The purpose of the code below is to save processing time by caching the inverse of a matrix so that it is not repeatedly inverted (an expensive operation for larger matrices). The function makeCachematrix takes a matrix (assumed square and invertible) and returns a list of four functions that can operate on this matrix or its inverse (found in the parent environment, makeCachematrix). These closures can then be passed as an argument to cacheSolve, which checks whether there is already a stored inverse and, if so, returns it. If not, the inverse is calculated, stored and returned. The storage part involves write access to the parent environment, makeCachematrix, where the function getinv is defined. This is why getinv uses R’s deep assignment arrow, <<-, instead of <-. (The function set also uses <<- but is never deployed in cacheSolve. It could be used in the future to manually reset the original matrix.)

makeCachematrix <- function(x = matrix()) {
        inv <- NULL
        set <- function(y) {
              x <<- y
              inv <<- NULL
        }
        get <- function() x
        setinv <- function(inverse) inv <<- inverse
        getinv <- function() inv
        list(set = set, get = get,
            setinv = setinv,
            getinv = getinv)
}
cacheSolve <- function(x, ...) {
        inv <- x$getinv()
        if(!is.null(inv)) {
            message("This inverse is retrieved from cache (previously calculated):")
            return(inv)
        }
        data <- x$get()
        inv <- solve(data, ...)
        x$setinv(inv)
        message("This inverse is freshly calculated:")
        inv
}

Below, the inverse of the input matrix a is calculated (via R’s solve function) the first time cacheSolve is called but retrieved from memory the next time and until a different matrix is fed into makeCachematrix.

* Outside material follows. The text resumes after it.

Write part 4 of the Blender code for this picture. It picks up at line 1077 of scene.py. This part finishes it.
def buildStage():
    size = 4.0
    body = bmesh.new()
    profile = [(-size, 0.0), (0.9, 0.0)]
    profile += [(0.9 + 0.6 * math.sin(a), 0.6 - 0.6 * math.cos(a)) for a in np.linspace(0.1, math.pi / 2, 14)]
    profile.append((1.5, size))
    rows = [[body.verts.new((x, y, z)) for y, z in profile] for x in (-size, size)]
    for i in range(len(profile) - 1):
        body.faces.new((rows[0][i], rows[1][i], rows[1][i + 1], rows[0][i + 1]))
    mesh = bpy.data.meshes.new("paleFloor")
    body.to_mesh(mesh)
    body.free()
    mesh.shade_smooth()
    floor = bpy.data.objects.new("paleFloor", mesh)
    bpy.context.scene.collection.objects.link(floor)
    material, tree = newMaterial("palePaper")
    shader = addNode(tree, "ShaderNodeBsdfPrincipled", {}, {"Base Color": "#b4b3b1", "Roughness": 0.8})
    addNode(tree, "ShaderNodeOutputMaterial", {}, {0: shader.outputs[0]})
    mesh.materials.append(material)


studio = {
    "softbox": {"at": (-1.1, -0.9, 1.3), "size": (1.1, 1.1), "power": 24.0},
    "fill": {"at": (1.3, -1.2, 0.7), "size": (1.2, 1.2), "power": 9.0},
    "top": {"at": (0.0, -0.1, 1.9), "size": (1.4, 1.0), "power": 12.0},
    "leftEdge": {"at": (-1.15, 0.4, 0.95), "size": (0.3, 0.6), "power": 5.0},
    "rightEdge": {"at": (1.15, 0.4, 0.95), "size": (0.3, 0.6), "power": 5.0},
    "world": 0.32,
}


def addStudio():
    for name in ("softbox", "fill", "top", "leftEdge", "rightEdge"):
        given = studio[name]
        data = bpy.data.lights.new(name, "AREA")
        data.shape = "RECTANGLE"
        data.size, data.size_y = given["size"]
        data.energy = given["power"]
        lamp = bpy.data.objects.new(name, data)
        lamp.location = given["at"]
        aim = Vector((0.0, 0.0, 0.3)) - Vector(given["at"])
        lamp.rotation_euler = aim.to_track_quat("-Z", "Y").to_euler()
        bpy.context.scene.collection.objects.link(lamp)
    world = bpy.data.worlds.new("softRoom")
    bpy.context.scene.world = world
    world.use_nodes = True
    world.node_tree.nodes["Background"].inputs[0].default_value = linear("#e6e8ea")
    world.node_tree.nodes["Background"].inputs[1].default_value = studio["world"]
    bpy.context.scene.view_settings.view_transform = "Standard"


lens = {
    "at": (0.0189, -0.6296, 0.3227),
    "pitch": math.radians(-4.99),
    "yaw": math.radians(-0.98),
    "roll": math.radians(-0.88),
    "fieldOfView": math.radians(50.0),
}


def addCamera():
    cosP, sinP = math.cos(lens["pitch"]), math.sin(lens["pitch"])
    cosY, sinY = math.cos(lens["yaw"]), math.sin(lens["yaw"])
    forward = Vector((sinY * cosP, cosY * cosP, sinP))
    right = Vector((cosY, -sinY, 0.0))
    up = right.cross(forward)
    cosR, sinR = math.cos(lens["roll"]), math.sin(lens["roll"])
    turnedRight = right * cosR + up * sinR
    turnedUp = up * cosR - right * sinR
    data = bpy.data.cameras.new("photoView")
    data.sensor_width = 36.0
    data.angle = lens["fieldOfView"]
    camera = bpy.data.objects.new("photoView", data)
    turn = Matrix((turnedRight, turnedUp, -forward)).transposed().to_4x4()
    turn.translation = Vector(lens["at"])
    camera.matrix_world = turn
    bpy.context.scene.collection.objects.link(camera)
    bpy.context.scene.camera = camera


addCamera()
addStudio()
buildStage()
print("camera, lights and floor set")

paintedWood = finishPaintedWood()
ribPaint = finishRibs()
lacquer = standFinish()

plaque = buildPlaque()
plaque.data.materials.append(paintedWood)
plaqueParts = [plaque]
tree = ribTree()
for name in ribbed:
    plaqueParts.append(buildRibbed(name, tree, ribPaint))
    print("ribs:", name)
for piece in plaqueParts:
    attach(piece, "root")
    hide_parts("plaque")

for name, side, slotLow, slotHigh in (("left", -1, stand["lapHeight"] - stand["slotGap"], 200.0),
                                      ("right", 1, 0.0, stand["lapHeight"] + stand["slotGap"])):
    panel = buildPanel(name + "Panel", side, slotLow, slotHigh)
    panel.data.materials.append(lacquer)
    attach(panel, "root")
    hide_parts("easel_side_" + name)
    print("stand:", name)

Very little changed as I translated the above to Python, which has the nonlocal keyword (instead of <<-) to indicate setting values in the parent environment. But now we have an example of functional programming in Python:

import numpy as np
from numpy.linalg import inv

def make_cache_matrix(matrix):
    inverse = None
    def set(new_matrix):
        nonlocal matrix
        matrix = new_matrix
        nonlocal inverse
        inverse = None
    def get():
        return matrix
    def set_inverse(new_inverse):
        nonlocal inverse
        inverse = new_inverse
    def get_inverse():
        return inverse
    return {'set' : set, 'get': get, 'set_inverse': set_inverse, 'get_inverse': get_inverse}

def cache_solve(function_dict):
    inverse = function_dict['get_inverse']()
    if inverse is not None:
        print("This inverse is retrieved from cache (previously calculated):")
        return(inverse)
    temp_matrix = function_dict['get']()
    inverse = inv(temp_matrix)
    function_dict['set_inverse'](inverse)
    print("This inverse is freshly calculated:")
    return inverse

test_matrix = np.append([[1, 9, 3], [5, 4, 6]], [[7, 5, 9]], axis=0)
test2 = np.append([[2, 9, 3], [5, 4, 6]], [[7, 5, 9]], axis=0)

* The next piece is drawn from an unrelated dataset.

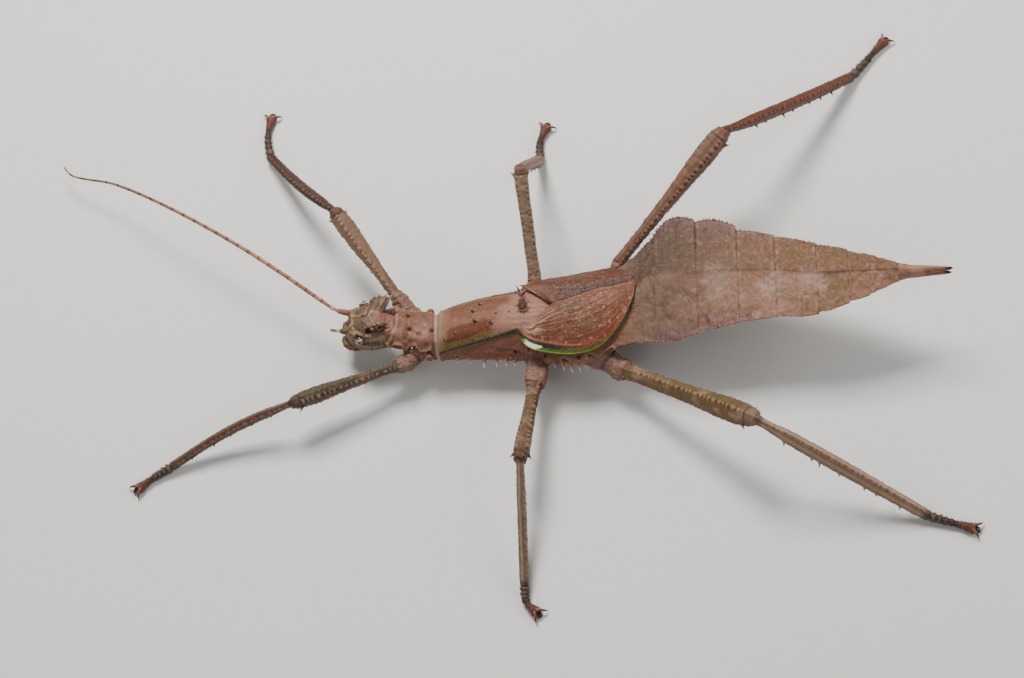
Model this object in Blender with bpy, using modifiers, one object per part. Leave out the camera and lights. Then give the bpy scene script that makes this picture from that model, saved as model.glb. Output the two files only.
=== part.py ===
"""A female Haaniella gintingi, the spiny Sumatran ground stick insect, as a life-size still model.

The animal stands on a flat floor in the sprawled stance of a resting insect. All sizes below are
millimetres: the head points to -X, the tail to +X, the animal's right side to +Y, and the floor is
the plane z = 0. The objects themselves are in metres.
"""
import math
import random
from collections import namedtuple

import bmesh
import bpy
import numpy as np
from mathutils import Matrix, Vector

MM = 0.001
GAP = 0.3                      # clearance between two pieces that touch on the animal
CENTRE = np.array([-2.2, 5.92, 0.0])    # middle of the stance, which becomes the origin
ANIMAL = "haaniella_gintingi"

# The trunk, station by station from the neck to the last ring:
# x, left margin y, right margin y, margin height, rise of the back, drop of the belly,
# thorax share (1 is a box-like thorax, 0 a roof-like abdomen), lean of the back to the right
TRUNK = np.array([
    (-20.4, 0.5, 6.3, 6.6, 2.3, 2.6, 1.0, 0.10),
    (-19.0, 0.0, 6.7, 6.6, 3.0, 2.9, 1.0, 0.10),
    (-16.5, -1.0, 6.2, 6.5, 3.0, 3.0, 1.0, 0.10),
    (-12.4, -2.0, 5.8, 6.4, 3.0, 3.0, 1.0, 0.12),
    (-9.0, -2.1, 6.9, 6.3, 3.5, 3.0, 1.0, 0.16),
    (-5.3, -2.2, 8.0, 6.3, 3.9, 3.1, 1.0, 0.20),
    (0.7, -2.8, 9.4, 6.4, 4.4, 3.3, 1.0, 0.20),
    (6.0, -3.6, 10.6, 6.6, 4.1, 3.5, 1.0, 0.20),
    (12.8, -4.0, 11.2, 7.2, 3.3, 3.8, 0.9, 0.18),
    (17.0, -2.7, 11.4, 8.6, 2.1, 4.2, 0.5, 0.10),
    (20.0, -2.2, 13.0, 9.1, 1.8, 4.2, 0.15, 0.04),
    (22.3, -2.3, 15.2, 9.6, 2.1, 4.2, 0.0, 0.0),
    (26.0, -2.5, 17.4, 10.4, 2.4, 4.3, 0.0, 0.0),
    (30.4, -1.5, 17.3, 11.1, 2.7, 4.3, 0.0, 0.0),
    (37.0, -0.5, 15.4, 12.0, 2.9, 4.1, 0.0, 0.0),
    (43.0, 0.0, 13.7, 12.5, 2.8, 3.8, 0.0, 0.0),
    (49.6, 0.0, 11.8, 13.0, 2.5, 3.3, 0.0, 0.0),
    (54.5, 1.2, 10.1, 13.7, 2.2, 2.8, 0.0, 0.0),
    (58.5, 2.2, 8.8, 14.3, 1.8, 2.2, 0.0, 0.0),
    (62.6, 3.5, 7.3, 14.8, 1.3, 1.5, 0.0, 0.0),
    (64.0, 3.9, 7.0, 14.9, 1.1, 1.2, 0.0, 0.0),
])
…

The above is perfectly serviceable if a little odd, but a further translation — within Python but more radical than the transition from R — seems advisable: making the code object-oriented. In the end, the following Python seemed to me the most natural fit for the task at hand. The matrix-with-inverse construct no longer relies on lexical scoping to keep track of its attributes, reference to parent environments is no longer required, and the code is at its most readable.

import numpy as np
from numpy.linalg import inv

class Mat_with_cache:

    def __init__(self, init_matrix, init_inverse = None):
        self._matrix = init_matrix
        self._inverse = init_inverse

    @property
    def matrix(self):
        return self._matrix

    @matrix.setter
    def matrix(self, new_matrix):
        self._matrix = new_matrix
        self._inverse = None

    @property
    def inverse(self):
        return self._inverse

    @inverse.setter
    def inverse(self, new_inverse):
        self._inverse = new_inverse

def cache_solve(mwc):
    inverted = mwc.inverse
    if inverted is not None:
        print("This inverse is retrieved from cache (previously calculated):")
        return(inverted)
    temp_matrix = mwc.matrix
    inverted = inv(temp_matrix)
    mwc.inverse = inverted
    print("This inverse is freshly calculated:")
    return inverted

test_matrix = np.append([[1, 9, 3], [5, 4, 6]], [[7, 5, 9]], axis=0)
test2 = np.append([[2, 9, 3], [5, 4, 6]], [[7, 5, 9]], axis=0)

I have not yet attempted to translate the original R into an object-oriented version in R. This is perhaps for the same reason that makes objected-oriented R code relatively rare: it’s a bit complicated. R has three different kinds of objects that can be used for classes. Methods do not belong to objects or classes but to generic functions. Classes are not formally defined, so lists of mixed data types are often used as classes in R.